Previous experiments noted that juveniles can adapt to full-strength seawater in about 45 days. Berlinsky's lab experiments are indicating they adapt much more quickly than that — perhaps in as few as 10 days. This is a key piece of information for the eggs found below the dams in tidal rivers like the Exeter. If juveniles hatch out below the dam and are capable of adjusting to a more saline environment in a short amount of time — say, the amount of time it takes for the water flows to push them into even saltier water downstream — then they could survive and therefore should be counted as part of the population.
By only counting the adults, biologists could miss one or more years of poor alewife recruitment — when juveniles survive to grow into adults. It's only when the adult populations begin to crash that they find out there's a problem, and by that time it's often too late.

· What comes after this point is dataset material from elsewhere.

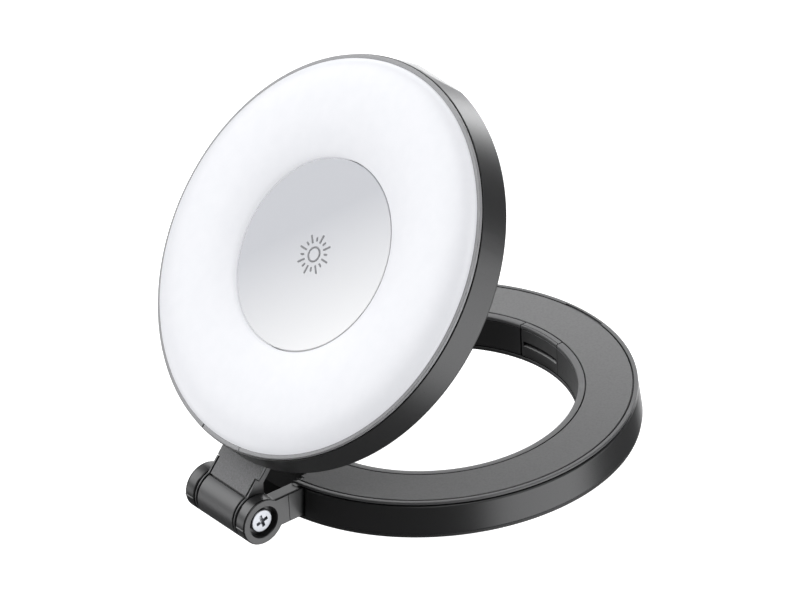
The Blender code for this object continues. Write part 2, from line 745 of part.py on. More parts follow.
def dome_height(share):
    """The diffuser's height over the bezel, at a share of the way from its outer to its inner edge."""
    if share < DIFFUSER_CREST_SHARE:
        rise = 1 - share / DIFFUSER_CREST_SHARE
        return DIFFUSER_CREST * math.sqrt(1 - rise**2.6)
    fall = (share - DIFFUSER_CREST_SHARE) / (1 - DIFFUSER_CREST_SHARE)
    return DIFFUSER_CREST - (DIFFUSER_CREST - DIFFUSER_INNER_EDGE) * fall**2


def diffuser(parent, material):
    """The milky ring-shaped dome, open underneath, with a skirt at both edges."""
    outer = []
    inner = []
    width = DIFFUSER_RADIUS - DIFFUSER_INNER_RADIUS
    for share in (0.0, 0.04, 0.14, 0.32, 0.55, 0.8, 1.0):
        outer.append((DIFFUSER_RADIUS - width * share, BEZEL_TOP + dome_height(share)))
    for share in (0.88, 0.5, 0.12):
        height = BEZEL_TOP + dome_height(share) - DIFFUSER_WALL
        inner.append((DIFFUSER_RADIUS - width * share, height))
    skirt_inner = DIFFUSER_INNER_RADIUS + DIFFUSER_WALL
    profile = [(DIFFUSER_RADIUS, BEZEL_BOTTOM)]
    profile += outer
    profile += [(DIFFUSER_INNER_RADIUS, 7.6 * MM), (skirt_inner, 7.6 * MM)]
    profile += inner
    profile += [
        (DIFFUSER_SKIRT_RADIUS - DIFFUSER_WALL, 7.4 * MM),
        (DIFFUSER_SKIRT_RADIUS, 7.4 * MM),
        (DIFFUSER_SKIRT_RADIUS, BEZEL_BOTTOM),
    ]
    lens = add_turned("diffuser", profile, RIM_STEPS, material, parent)
    clearance = PORT_HALF_WIDTH + 2 * GAP
    low = (PORT_INNER_X, -clearance, 0)
    high = (DIFFUSER_SKIRT_RADIUS + OVERLAP, clearance, PORT_TOP + 2 * GAP)
    cut(lens, block(low, high))


def touch_disc(parent, material):
    profile = [
        (0.0, DISC_BOTTOM),
        (DISC_RADIUS, DISC_BOTTOM),
        (DISC_RADIUS, DISC_TOP - CHAMFER / 2),
        (DISC_RADIUS - CHAMFER / 2, DISC_TOP),
        (0.0, DISC_TOP),
    ]
    add_turned("touch_disc", profile, RIM_STEPS, material, parent)


def disc_carrier(parent, material):
    """The cup that holds the touch disc over the battery. Its wall has a gateway for the leads."""
    profile = [
        (0.0, CARRIER_TOP - CARRIER_PLATE),
        (CARRIER_RADIUS - CARRIER_WALL, CARRIER_TOP - CARRIER_PLATE),
        (CARRIER_RADIUS - CARRIER_WALL, CARRIER_BOTTOM),
        (CARRIER_RADIUS, CARRIER_BOTTOM),
        (CARRIER_RADIUS, CARRIER_TOP),
        (0.0, CARRIER_TOP),
    ]
    cup = add_turned("disc_carrier", profile, INNER_STEPS, material, parent)
    low = (CARRIER_RADIUS - 3 * MM, -4 * MM, CARRIER_BOTTOM - MM)
    high = (CARRIER_RADIUS + MM, 4 * MM, CARRIER_BOTTOM + 2.6 * MM)
    cut(cup, block(low, high))


def touch_electrode(parent, material):
    plate = rod(ELECTRODE_RADIUS, ELECTRODE_BOTTOM, ELECTRODE_TOP, INNER_STEPS)
    add_object("touch_electrode", plate, material, parent, (HEAD_U, 0, 0))


# ---------------------------------------------------------------- electronics in the head

def led_board(parent, material):
    """The ring-shaped board with its lamps, notched where the port stands."""
    plate = ring(BOARD_INNER_RADIUS, BOARD_OUTER_RADIUS, BOARD_BOTTOM, BOARD_TOP, INNER_STEPS)
    board = add_object("led_board", plate, material, parent, (HEAD_U, 0, 0))
    length, width, height = LED_SIZE
    for i in range(LED_COUNT):
        turn = math.radians(360 / LED_COUNT * (i + 0.5))
        low = (-width / 2, -length / 2, BOARD_TOP - OVERLAP)
        high = (width / 2, length / 2, BOARD_TOP + height)
        lamp = moved(block(low, high), (LED_CIRCLE_RADIUS, 0, 0))
        bmesh.ops.rotate(lamp, matrix=Matrix.Rotation(turn, 3, "Z"), verts=lamp.verts)
        join(board, lamp)
    notch = PORT_HALF_WIDTH + 3 * GAP
    low = (PORT_INNER_X - 3 * GAP, -notch, BOARD_BOTTOM - MM)
    cut(board, block(low, (BOARD_OUTER_RADIUS + MM, notch, BOARD_TOP + MM)))
    for x, y in board_screw_places():
        hole = rod(BOARD_SCREW_SHANK_RADIUS + GAP, BOARD_BOTTOM - MM, BOARD_TOP + MM)
        cut(board, moved(hole, (x, y, 0)))


def board_screws(parent, material):
    seat = BOARD_TOP + 0.05 * MM
    for number, (x, y) in enumerate(board_screw_places(), 1):
        add_screw(
            f"board_screw_{number}",
            (BOARD_SCREW_HEAD_RADIUS, 0.5 * MM),
            (BOARD_SCREW_SHANK_RADIUS, 1.6 * MM),
            parent,
            (HEAD_U + x, y, seat),
            material,
        )


def control_board(parent, material):
    inner, outer, half_width = CONTROL_BOARD
    low = (inner, -half_width, CONTROL_BOARD_BOTTOM)
    high = (outer, half_width, CONTROL_BOARD_TOP)
    add_object("control_board", block(low, high), material, parent, (HEAD_U, 0, 0))


def charging_port(parent, material):
    """The charging socket: a pressed shell with a flat tongue inside, open at its outer end."""
    height = PORT_TOP - PORT_BOTTOM
    low = (PORT_INNER_X, -PORT_HALF_WIDTH, PORT_BOTTOM)
    high = (PORT_OUTER_X, PORT_HALF_WIDTH, PORT_TOP)
    shell = block(low, high)
    ends = [e for e in shell.edges if abs(e.verts[0].co.x - e.verts[1].co.x) > MM]
    bmesh.ops.bevel(shell, geom=ends, offset=height * 0.4, segments=4, profile=0.5, affect="EDGES")
    port = add_object("charging_port", shell, material, parent, (HEAD_U, 0, 0))
    hollow_low = (PORT_INNER_X + MM, -PORT_HALF_WIDTH + PORT_SHELL, PORT_BOTTOM + PORT_SHELL)
    hollow_high = (PORT_OUTER_X + MM, PORT_HALF_WIDTH - PORT_SHELL, PORT_TOP - PORT_SHELL)
    hollow = block(hollow_low, hollow_high)
    ends = [e for e in hollow.edges if abs(e.verts[0].co.x - e.verts[1].co.x) > MM]
    bmesh.ops.bevel(hollow, geom=ends, offset=height * 0.3, segments=4, profile=0.5, affect="EDGES")
    cut(port, hollow)
    middle = (PORT_TOP + PORT_BOTTOM) / 2
    tongue_low = (PORT_INNER_X + MM / 2, -3.3 * MM, middle - 0.35 * MM)
    join(port, block(tongue_low, (PORT_OUTER_X - MM, 3.3 * MM, middle + 0.35 * MM)))


def battery(parent, foil, foam):
    half_length, half_width = BATTERY_SIZE[0] / 2, BATTERY_SIZE[1] / 2
    low = (-half_length, -half_width, BATTERY_BOTTOM)
    high = (half_length, half_width, BATTERY_TOP)
    pouch = block(low, high)
    bmesh.ops.bevel(pouch, geom=pouch.edges[:], offset=0.5 * MM, segments=2, profile=0.5, affect="EDGES")
    add_object("battery", pouch, foil, parent, (HEAD_U, 0, 0))
    low = (-half_length + MM, -half_width + MM, FOAM_BOTTOM)
    high = (half_length - MM, half_width - MM, FOAM_TOP)
    add_object("battery_foam", block(low, high), foam, parent, (HEAD_U, 0, 0))


def add_lead(name, points, material, parent):
    """A thin insulated wire through the given points."""
    curve = bpy.data.curves.new(name, "CURVE")
    curve.dimensions = "3D"
    curve.bevel_depth = LEAD_RADIUS
    curve.bevel_resolution = 1
    curve.use_fill_caps = True
    spline = curve.splines.new("POLY")
    spline.points.add(len(points) - 1)
    for point, place in zip(spline.points, points):
        point.co = (*place, 1.0)
    curve.materials.append(material)
    lead = bpy.data.objects.new(name, curve)
    lead.parent = parent
    lead.location = (HEAD_U, 0, 0)
    bpy.context.scene.collection.objects.link(lead)


def battery_leads(parent, red, black):
    """Two wires from the battery, through the carrier's gateway, to the control board's inner edge."""
    start = BATTERY_SIZE[0] / 2 + GAP
    end = CONTROL_BOARD[0] - GAP
    low = CONTROL_BOARD_BOTTOM + 0.4 * MM
    for label, y, material in (("red", 1.6 * MM, red), ("black", -1.6 * MM, black)):
        points = [
            (start, y, low + 1.4 * MM),
            (start + 1.2 * MM, y * 1.1, low + 1.4 * MM),
            (start + 2.6 * MM, y * 1.2, low + 0.6 * MM),
            (end - 1.4 * MM, y * 1.1, low),
            (end, y, low),
        ]
        add_lead(f"battery_lead_{label}", points, material, parent)


# ---------------------------------------------------------------- assembly

def materials():
    return {
        "graphite": plain_material("graphite_plastic", (0.045, 0.046, 0.049), 0.45),
        "barrel": plain_material("barrel_plastic", (0.035, 0.036, 0.039), 0.35),
        "pad": plain_material("pad_leatherette", (0.16, 0.16, 0.165), 0.65),
        "cover": plain_material("cover_plastic", (0.02, 0.02, 0.022), 0.6),
        "bezel": plain_material("bezel_plastic", (0.37, 0.37, 0.375), 0.4),
        "diffuser": plain_material("milky_diffuser", (0.92, 0.92, 0.94), 0.35),
        "disc": plain_material("silver_disc", (0.72, 0.72, 0.74), 0.3, 0.6),
        "steel": plain_material("screw_steel", (0.75, 0.76, 0.78), 0.25, 1.0),
        "yoke": plain_material("ring_steel", (0.45, 0.45, 0.46), 0.4, 1.0),
        "nickel": plain_material("magnet_nickel", (0.66, 0.64, 0.6), 0.2, 1.0),
        "washer": plain_material("washer_polymer", (0.55, 0.56, 0.58), 0.5),
        "white": plain_material("white_plastic", (0.85, 0.85, 0.85), 0.5),
        "board": plain_material("board_white", (0.8, 0.82, 0.8), 0.45),
        "green": plain_material("board_green", (0.03, 0.2, 0.08), 0.4),
        "copper": plain_material("electrode_copper", (0.8, 0.42, 0.27), 0.3, 1.0),
        "foil": plain_material("battery_foil", (0.6, 0.6, 0.62), 0.35, 0.5),
        "foam": plain_material("battery_foam", (0.03, 0.03, 0.03), 0.9),
        "red": plain_material("lead_red", (0.6, 0.03, 0.03), 0.5),
        "black": plain_material("lead_black", (0.02, 0.02, 0.02), 0.5),
    }


def build_base(base, looks):
    base_shell(base, looks["graphite"])
    top_frame(base, looks["graphite"])
    phone_pad(base, looks["pad"])
    bottom_cover(base, looks["cover"])
    steel_ring(base, looks["yoke"])
    magnets(base, looks["nickel"])
    slot_insert(base, looks["graphite"])
    hinge_pin(base, looks["steel"])
    hinge_screws(base, looks["steel"])
    hinge_washers(base, looks["washer"])


def build_head(head, looks):
    hinge_arm(head, looks["barrel"])
    arm_front_plate(head, looks["graphite"])
    arm_screws(head, looks["steel"])
    head_housing(head, looks["graphite"])
    bezel_ring(head, looks["bezel"])
    diffuser(head, looks["diffuser"])
    touch_disc(head, looks["disc"])
    disc_carrier(head, looks["white"])
    touch_electrode(head, looks["copper"])
    led_board(head, looks["board"])
    board_screws(head, looks["steel"])
    control_board(head, looks["green"])
    charging_port(head, looks["steel"])
    battery(head, looks["foil"], looks["foam"])
    battery_leads(head, looks["red"], looks["black"])


def build():
    clear_scene()
    looks = materials()
    base = add_empty("ring_base", ORIGIN_SHIFT)
    build_base(base, looks)
    head = add_empty("head_pivot", (HINGE_X, 0, HINGE_Z), base)
    head.rotation_euler = (0, -math.radians(OPEN_ANGLE_DEG), 0)
    build_head(head, looks)


build()
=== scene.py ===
"""The looks of a small folding ring light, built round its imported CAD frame.

Pieces are drawn in millimetres in one of two frames. BASE has its origin at the ring's centre, on its
underside. HEAD has its origin on the hinge axis, with x towards the lamp and z out of the lamp's face.
"""

import json
import math

import bmesh
import bpy
from mathutils import Matrix, Vector, noise


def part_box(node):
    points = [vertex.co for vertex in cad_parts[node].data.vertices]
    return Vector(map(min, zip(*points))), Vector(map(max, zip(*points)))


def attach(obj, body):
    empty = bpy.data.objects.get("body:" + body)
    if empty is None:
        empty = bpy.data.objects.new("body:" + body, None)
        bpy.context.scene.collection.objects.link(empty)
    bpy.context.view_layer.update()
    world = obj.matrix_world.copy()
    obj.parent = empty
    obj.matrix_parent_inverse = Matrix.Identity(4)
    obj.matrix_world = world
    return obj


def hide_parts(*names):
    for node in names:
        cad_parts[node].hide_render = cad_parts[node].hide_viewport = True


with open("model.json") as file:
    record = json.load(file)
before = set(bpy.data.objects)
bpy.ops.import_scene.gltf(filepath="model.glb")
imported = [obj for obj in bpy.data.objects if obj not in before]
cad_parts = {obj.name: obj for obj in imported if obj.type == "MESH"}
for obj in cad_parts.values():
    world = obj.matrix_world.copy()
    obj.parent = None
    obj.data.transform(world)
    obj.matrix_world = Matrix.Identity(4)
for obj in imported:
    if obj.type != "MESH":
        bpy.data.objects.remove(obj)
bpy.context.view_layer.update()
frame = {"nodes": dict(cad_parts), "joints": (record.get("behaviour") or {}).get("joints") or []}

MM = 0.001
SHARP_ANGLE = math.radians(32)
WELD = 0.0005

# ---------------------------------------------------------------- places taken from the frame

hinge_joint = frame["joints"][0]
HINGE = Vector(hinge_joint["pos_m"])
OPEN_ANGLE = math.radians(-hinge_joint["range_deg"][0])
cover_low, cover_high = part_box("bottom_cover")
RING = Vector(((cover_low.x + cover_high.x) / 2, 0.0, cover_low.z))
TO_METRES = Matrix.Scale(MM, 4)
BASE = Matrix.Translation(RING) @ TO_METRES
HEAD = Matrix.Translation(HINGE) @ Matrix.Rotation(-OPEN_ANGLE, 4, "Y") @ TO_METRES
HINGE_X, _, HINGE_Z = (HINGE - RING) / MM


def local_box(node, place):
    """Lowest and highest corners of a CAD node in one of the two drawing frames, in millimetres."""
    back = place.inverted()
    points = [back @ v.co for v in frame["nodes"][node].data.vertices]
    low = Vector([min(p[i] for p in points) for i in range(3)])
    high = Vector([max(p[i] for p in points) for i in range(3)])
    return low, high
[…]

Biologists can get a fairly accurate estimate of adults who make it through the ladder, and they can get an idea of where the eggs are found below the dam. Yet the most useful information — the number of juveniles that survive and leave the river to swim to the sea — remains elusive. "We still need a good measure of productivity," Sullivan said.
Sullivan notes implementing an alewife stocking program might be a necessary next step if populations remain low in the state. After a year of experiments at the UNH Aquaculture Research Center (ARC), Berlinsky has established aquaculture protocols that would enable alewives to be raised in captivity for stock enhancement purposes. Using fish captured from the nearby ladders, Berlinsky set up a series of tanks at ARC to determine the best methods for spawning alewives, rearing the larvae and growing their food — mostly rotifers and Artemia. If N.H. or any other state along the Atlantic coast decides it wants to begin a stock enhancement program for alewives, they now have the protocols established to raise the fish they'll need.
In the future, Berlinsky and Sullivan hope to continue their tagging efforts and egg sampling to help locate specific spawning areas within the rivers.
"Developing an annual productivity index of juvenile alewives and blueback herring will help researchers and state fisheries managers better understand, monitor and hopefully restore their populations to historic levels," Sullivan said.